Ronnie Ellenblum (Hebrew University of Jerusalem) - Data Scarcity

This is an Archive of a Past Event

Affluence, unlike setbacks or collapse, is not an event with a clear beginning or definite end, and it is difficult therefore to date or measure it. I define affluence as an extended process in which luxury goods and services gradually become commodities and even staples, and a “state of mind” of affluence is created. Fine examples of such historical transitions are societies’ attitude toward running water, monumental construction, infrastructures, public domains, private housing, consumption, diet and leisure.
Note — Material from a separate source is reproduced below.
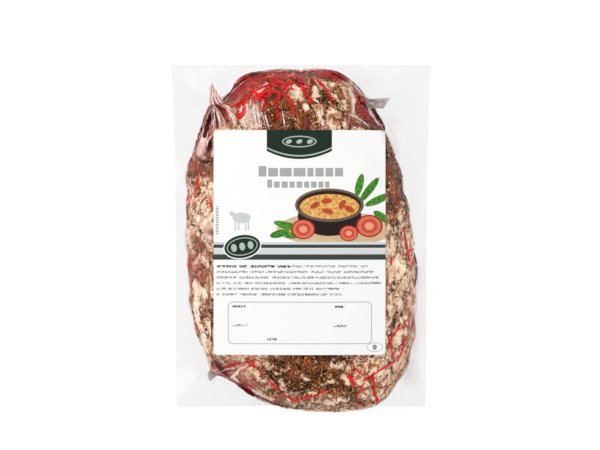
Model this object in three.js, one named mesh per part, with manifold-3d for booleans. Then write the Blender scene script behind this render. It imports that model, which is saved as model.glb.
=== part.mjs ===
// A vacuum-packed lamb roast: a boned leg, rolled in an elastic net and coated with herbs, shrunk tight in a clear
// pouch with flat seal margins, and a stiff paper label stuck on top.
// Millimetres, +Z up. The pack lies on its back with the label up. +Y points to the label's head, and the origin is
// the middle of the pack's footprint on the table.

import * as THREE from "three";
import { mergeVertices } from "three/addons/utils/BufferGeometryUtils.js";
import Module from "manifold-3d";

const wasm = await Module();
wasm.setup();

// ---- Driving sizes ----------------------------------------------------------------------------------------------

// The roast seen from above is a rounded block, with stretches of its edge swollen or drawn in. Bearings are in
// degrees, anticlockwise from +X.
const ROAST_HALF_WIDTH = 65.2;
const ROAST_HALF_LENGTH = 97.6;
const ROAST_SQUARENESS = 2.7;
const ROAST_MIDDLE_Y = -1.4;
const SWELLS = [
  { bearing: 44, by: -10.5, spread: 21 }, // slim right shoulder
  { bearing: 62, by: -6, spread: 5 },
  { bearing: 79, by: 1.8, spread: 5 }, // square corner of the head end
  { bearing: 118.5, by: -4, spread: 3 }, // pinched beside the left gather
  { bearing: 138, by: -1.4, spread: 7 },
  { bearing: 227, by: -1.4, spread: 8 },
  { bearing: 250, by: -6.8, spread: 9 }, // slanting cut of the left foot corner
  { bearing: 306, by: 6.8, spread: 14 }, // heavy right foot corner
];

// Seen from the side: flat on the table, widest at the seam, and nearly flat on top.
const TOP_Z = 71;
const SEAM_Z = 28;
const TOP_FULLNESS = 3.2;
const SQUARE_SHOULDER = { bearing: 46, by: 1.6, spread: 24 }; // fuller here, right out to the label's corner
const UNDER_FULLNESS = 2.6;
const UNDER_SINK = 2.5; // the table presses the underside flat by this much

// The net's strands wind both ways round the roast's long axis and cross in diamonds, which the meat fills like a quilt.
const NET_STRANDS = 14; // each way
const NET_CELL_LENGTH = 36;
const QUILT_DEPTH = 2.6;
const QUILT_MEAN = 0.4; // the share of that depth which the average point stands out
const QUILT_START_Z = 10; // the table presses the quilting flat below this
const UNDER_QUILT = 0.3;
const SIDE_ONLY = 3; // the higher, the less the quilting of the top spreads sideways

// The label.
const LABEL_WIDTH = 95;
const LABEL_LENGTH = 124.2;
const LABEL_MIDDLE_X = -0.85;
const LABEL_MIDDLE_Y = -2.1;
const LABEL_CORNER = 2;
const LABEL_THICKNESS = 0.4;
const LABEL_GAP = 0.4;
const LABEL_BEND_ACROSS = 3.6; // how far its long edges hang below its middle line
const LABEL_BEND_ALONG = 2.4;
const LABEL_BED_BORDER = 7; // the stiff label smooths the roast this far past its own edge
const LABEL_BED_LIMIT = 60; // the higher, the nearer to the roast's edge the label holds it up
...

My paper will analyze the correlation between the ameliorated climatic conditions that prevailed from the beginning of the Roman Optimum (which I date to the 390s BCE), and the continuous population growth that lasted for more than 6 centuries without reaching a discernible Malthusian ceiling, although many cities reached sizes which would not be paralleled until the early modern period. It will show how the foundation date of the 334 cities established during the early stages of the Roman Optimum can serve as a well dated proxy of this process.

Ronnie Ellenblum is a professor at the Department of Geography at the Hebrew University of Jerusalem. Prof.  Ellenblum is specializing in the geography, history, and archaeology of the Crusades and in urban geographical history and in environmental history.